Data items:
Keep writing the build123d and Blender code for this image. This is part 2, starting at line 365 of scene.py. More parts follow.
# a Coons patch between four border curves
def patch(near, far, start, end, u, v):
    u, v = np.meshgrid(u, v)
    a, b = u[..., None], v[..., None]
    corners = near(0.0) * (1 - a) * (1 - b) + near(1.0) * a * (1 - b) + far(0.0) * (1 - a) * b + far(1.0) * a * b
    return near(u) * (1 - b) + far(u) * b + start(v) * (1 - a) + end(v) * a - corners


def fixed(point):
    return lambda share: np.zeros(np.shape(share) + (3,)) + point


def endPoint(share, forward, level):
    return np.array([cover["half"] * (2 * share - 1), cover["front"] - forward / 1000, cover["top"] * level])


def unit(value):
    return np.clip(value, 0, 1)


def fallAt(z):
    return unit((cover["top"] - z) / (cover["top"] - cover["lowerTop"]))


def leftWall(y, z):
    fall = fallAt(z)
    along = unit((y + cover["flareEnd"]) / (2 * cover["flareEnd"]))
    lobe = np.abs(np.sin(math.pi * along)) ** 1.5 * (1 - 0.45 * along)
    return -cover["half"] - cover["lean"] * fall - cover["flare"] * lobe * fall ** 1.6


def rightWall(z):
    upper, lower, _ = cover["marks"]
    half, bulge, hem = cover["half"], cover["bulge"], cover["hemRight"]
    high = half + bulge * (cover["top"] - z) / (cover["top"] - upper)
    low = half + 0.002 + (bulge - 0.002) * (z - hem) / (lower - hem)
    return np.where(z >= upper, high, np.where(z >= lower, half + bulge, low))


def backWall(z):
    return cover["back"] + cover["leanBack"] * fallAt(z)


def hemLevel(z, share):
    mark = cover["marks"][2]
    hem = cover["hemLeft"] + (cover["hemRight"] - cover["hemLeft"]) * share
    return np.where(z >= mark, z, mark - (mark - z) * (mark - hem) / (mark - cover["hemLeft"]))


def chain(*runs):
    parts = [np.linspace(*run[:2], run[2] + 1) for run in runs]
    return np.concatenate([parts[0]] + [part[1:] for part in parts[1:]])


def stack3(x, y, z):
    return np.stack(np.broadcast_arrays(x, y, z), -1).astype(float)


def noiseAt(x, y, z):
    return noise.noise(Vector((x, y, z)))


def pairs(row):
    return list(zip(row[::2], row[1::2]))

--

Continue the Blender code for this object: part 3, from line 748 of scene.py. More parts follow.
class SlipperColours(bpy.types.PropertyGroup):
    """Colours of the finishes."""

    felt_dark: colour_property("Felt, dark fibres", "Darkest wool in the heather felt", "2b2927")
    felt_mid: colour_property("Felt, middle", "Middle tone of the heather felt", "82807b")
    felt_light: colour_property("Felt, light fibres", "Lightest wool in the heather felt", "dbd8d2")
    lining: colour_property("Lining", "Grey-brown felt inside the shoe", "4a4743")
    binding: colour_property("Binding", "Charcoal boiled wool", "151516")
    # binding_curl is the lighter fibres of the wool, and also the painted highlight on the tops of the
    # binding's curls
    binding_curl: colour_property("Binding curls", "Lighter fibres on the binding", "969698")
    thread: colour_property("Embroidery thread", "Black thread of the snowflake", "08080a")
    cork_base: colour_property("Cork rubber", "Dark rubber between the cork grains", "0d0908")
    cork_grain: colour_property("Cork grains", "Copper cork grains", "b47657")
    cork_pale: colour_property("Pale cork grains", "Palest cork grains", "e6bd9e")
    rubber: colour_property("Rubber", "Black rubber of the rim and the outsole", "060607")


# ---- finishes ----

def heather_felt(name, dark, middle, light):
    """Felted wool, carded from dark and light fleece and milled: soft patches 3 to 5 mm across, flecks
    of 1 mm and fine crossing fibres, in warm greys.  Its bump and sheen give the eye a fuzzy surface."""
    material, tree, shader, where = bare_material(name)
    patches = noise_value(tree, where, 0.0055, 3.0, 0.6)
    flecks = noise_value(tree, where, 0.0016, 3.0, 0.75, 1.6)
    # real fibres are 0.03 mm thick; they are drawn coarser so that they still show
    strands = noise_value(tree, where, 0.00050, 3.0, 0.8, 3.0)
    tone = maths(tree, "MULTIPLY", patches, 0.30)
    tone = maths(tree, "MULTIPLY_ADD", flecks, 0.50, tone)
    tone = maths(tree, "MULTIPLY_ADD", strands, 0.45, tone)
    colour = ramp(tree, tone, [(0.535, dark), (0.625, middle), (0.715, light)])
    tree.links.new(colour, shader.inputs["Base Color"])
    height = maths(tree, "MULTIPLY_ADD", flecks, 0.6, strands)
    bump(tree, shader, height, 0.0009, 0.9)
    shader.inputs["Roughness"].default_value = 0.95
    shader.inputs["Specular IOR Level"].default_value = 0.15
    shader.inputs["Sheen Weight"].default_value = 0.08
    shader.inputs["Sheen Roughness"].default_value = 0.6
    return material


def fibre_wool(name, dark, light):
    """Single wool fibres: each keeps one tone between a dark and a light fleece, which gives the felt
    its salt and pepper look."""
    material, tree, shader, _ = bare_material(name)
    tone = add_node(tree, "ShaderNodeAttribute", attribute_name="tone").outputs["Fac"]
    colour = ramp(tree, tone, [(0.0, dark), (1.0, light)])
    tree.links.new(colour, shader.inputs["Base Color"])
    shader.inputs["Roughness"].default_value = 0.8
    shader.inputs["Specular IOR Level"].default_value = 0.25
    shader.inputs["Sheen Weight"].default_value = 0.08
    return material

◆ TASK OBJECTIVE
The first line to be transcribed is the one containing "Keep writing the", and the last is the one containing "return lambda share: np.zeros(np.shape(share)". Transcribe exactly those lines and nothing else.

◆ SOLUTION FOR THIS TASK
Keep writing the build123d and Blender code for this image. This is part 2, starting at line 365 of scene.py. More parts follow.
# a Coons patch between four border curves
def patch(near, far, start, end, u, v):
    u, v = np.meshgrid(u, v)
    a, b = u[..., None], v[..., None]
    corners = near(0.0) * (1 - a) * (1 - b) + near(1.0) * a * (1 - b) + far(0.0) * (1 - a) * b + far(1.0) * a * b
    return near(u) * (1 - b) + far(u) * b + start(v) * (1 - a) + end(v) * a - corners


def fixed(point):
    return lambda share: np.zeros(np.shape(share) + (3,)) + point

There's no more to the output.